The hospital has started a campaign to raise money to offset operating costs while repairs are being done. All donations to the Help Rebuild our Hospital fund will help speed the restoration process, Player said. Details can be found on the LBMC website.
FEMA, Melzer said, pays for remediation — revisions to the building that will reduce the damage if a storm like Sandy strikes again. The $30 million repair estimate does not include remediation costs, which Melzer estimated could be as high as $10 million. The money that FEMA contributes to mitigation will not affect the percentage of the repair costs the agency covers, Melzer said.
FEMA teams were at the hospital last week and this week, Melzer said, and will continue to review the damage and opportunities for future storm mitigation. “We’re working with [FEMA] as we work towards designing a remediation plan,” he said. Some of the potential changes include the relocation of generators to a higher floor, and enlarging the retaining wall LBMC had in place to prevent flooding.
Although the hospital will remain closed, it has begun restoring some of its services and reopening others in temporary locations.

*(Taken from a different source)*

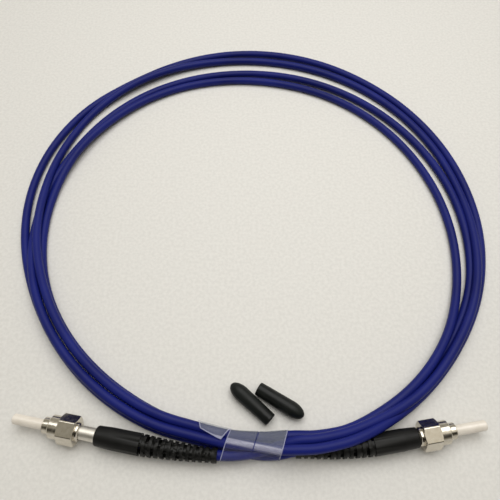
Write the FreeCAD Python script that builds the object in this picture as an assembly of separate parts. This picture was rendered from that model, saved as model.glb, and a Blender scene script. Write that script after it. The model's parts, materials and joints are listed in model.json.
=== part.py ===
# Fibre patch cable: a 2 m simplex jacketed fibre lead with a 3.175 mm ferrule
# connector on each end, wound into a four turn coil that is tied with clear film.
# Millimetres. X runs across the coil, Y away from the two connectors, Z up from
# the table. The origin lies on the table, under the middle of the box round the
# connectors, caps and film.
import math
import os

import FreeCAD
import Part

V = FreeCAD.Vector
os.makedirs("parts", exist_ok=True)

# Cable
jacket_d = 3.0
buffer_d = 0.9
core_d = 0.66
slip_gap = 0.05              # radial gap round a piece that is pushed over another

# Ferrule and connector body, measured back from the front face of the collar
ferrule_d = 3.175
ferrule_out = 9.8            # how far the ferrule stands out of the collar
ferrule_seat = 3.5           # length of the spigot by which it sits in the collar
ferrule_seat_d = 2.5
ferrule_chamfer = 0.35
collar_d = 4.9
collar_l = 2.2
shank_d = 4.2
shank_end = 16.85            # where the shank steps down to the crimp tail
shank_edge = 0.25
tail_d = 2.9
tail_l = 6.2
tail_groove = 0.1
tail_groove_pitch = 1.2

# Crimp sleeve and the strength yarn under it
yarn_wall = 0.2
sleeve_wall = 0.35
sleeve_over_jacket = 1.9
yarn_short = 0.8

# Coupling nut
nut_step_d = 7.0
nut_step_l = 3.1
nut_hex_af = 8.0
nut_hex_l = 5.25
nut_neck_d = 5.6
nut_neck_l = 0.9
nut_thread_d = 5.9
nut_thread_l = 6.6
nut_hex_chamfer = 25.0       # degrees, the turned lead at both ends of the hexagon
nut_lead_in = 0.3
nut_bore_gap = 0.1

# Spring ring that lets the nut turn and slide on the shank
ring_wall = 0.4
ring_t = 0.6
ring_grip_gap = 0.03
ring_groove_gap = 0.1
ring_from_rear = 1.6         # rear face of the nut to the rear face of the ring
ring_mouth = 60.0            # degrees left open in the ring

# Strain relief boot
boot_front_d = 6.0
boot_back_d = 6.5
boot_smooth_l = 13.8
boot_nose_r = 0.6
boot_swell_l = 5.0           # from the nose to where the boot has its full width
boot_socket_l = 13.6         # depth of the wide bore over the shank and sleeve
rib_count = 11
rib_pitch = 1.87
rib_w = 1.0
rib_first_d = 6.3
rib_last_d = 4.4
rib_depth = 0.42
boot_end_l = 2.4
slot_w = 2.4                 # width of the slot cut across the boot in each gap
slot_bite = 0.06             # how far the slot runs into the ribs on both sides

# Where the two connectors lie: the tilt of the axis from X, how far behind the
# collar face the boot starts, and how far its ribbed part bends. Each nut lies on
# an edge of its hexagon, turned a little from flat, and carries its connector
nut_turn = 9.0
axis_z = nut_hex_af / math.sqrt(3) * math.cos(math.radians(30 - nut_turn))
boots_apart = 23.2           # distance in X between the rear ends of the two boots
boots_mid_x = 2.23
end_a_y = -1.14              # Y of the collar face
end_a_tilt = 10.8
end_a_boot = 16.35
end_a_bend = 6.4
end_b_y = -2.81
end_b_tilt = 9.3
end_b_boot = 11.55
end_b_bend = 11.0

# Ferrule caps, taken off and lying on the table
cap_open_d = 4.3
cap_wide_d = 4.9
cap_l = 16.4
cap_nose_l = 4.6
cap_bore_d = 3.0
cap_bore_l = 12.5
cap_lip_r = 0.2
cap_1_open = (6.6, 0.58)
cap_1_heading = 138.2        # degrees from X, from the open end to the nose
cap_2_open = (2.9, 10.28)
cap_2_heading = -32.0

# Coil, as the plain outer shape that its turns fill
coil_x = 0.3
coil_out_r = 87.3
coil_in_r = 73.3
coil_near_y = -11.2          # outer edge of the turns at the near side
coil_near_w = 7.9            # width of the turns there
coil_near_h = 6.2
coil_far_h = 4.2
coil_over_h = 9.9            # top of the turns where they ride over boot b
coil_crest_l = 18.6          # length of that crest
coil_rise_l = 6.0            # lengths of the slopes up to it and down from it
coil_fall_l = 26.0
coil_near_depth = 43.5       # depth in Y of the blocks that shape the near side
coil_cut_h = 28.0            # height of the blocks that cut right through the coil
coil_boot_gap = 0.3

# Tied waist of the coil and the film round it
waist_d = 7.6
waist_y = -7.02
waist_off_a = 0.35           # from the rear of each boot to the waist between them
waist_off_b = 1.82
waist_left_run = 7.6         # how far the waist goes on into the turns at each end
waist_right_run = 1.9
film_t = 0.15
film_off_a = 2.25            # from the rear of each boot to the film's edge on the waist's crown
film_off_b = 3.52
film_slant = 18.0            # degrees that the edges lean from straight across
film_seam_w = 0.25
film_seam_depth = 0.06
film_tail_l = 7.6            # how far the loose end sticks out to the left
film_tail_w = 2.2
film_block = 60.8            # side of the blocks that trim the film to its slanted edges
film_tail_grip = 0.8         # how far the tail is still part of the first band
film_tail_from = (42.0, 75.0)    # degrees round the waist between which the tail leaves it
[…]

The Komanoff Center, its nursing home facility, which did not sustain as much damage as the hospital, will reopen this month. According to Melzer, 182 residents were evacuated to a handful of facilities across Nassau County. He expects about 150 of them to return when it reopens. The first floor of the Komanoff Center was the only one affected by flooding, so for the time being, the nursing home will be operating on the second floor and up.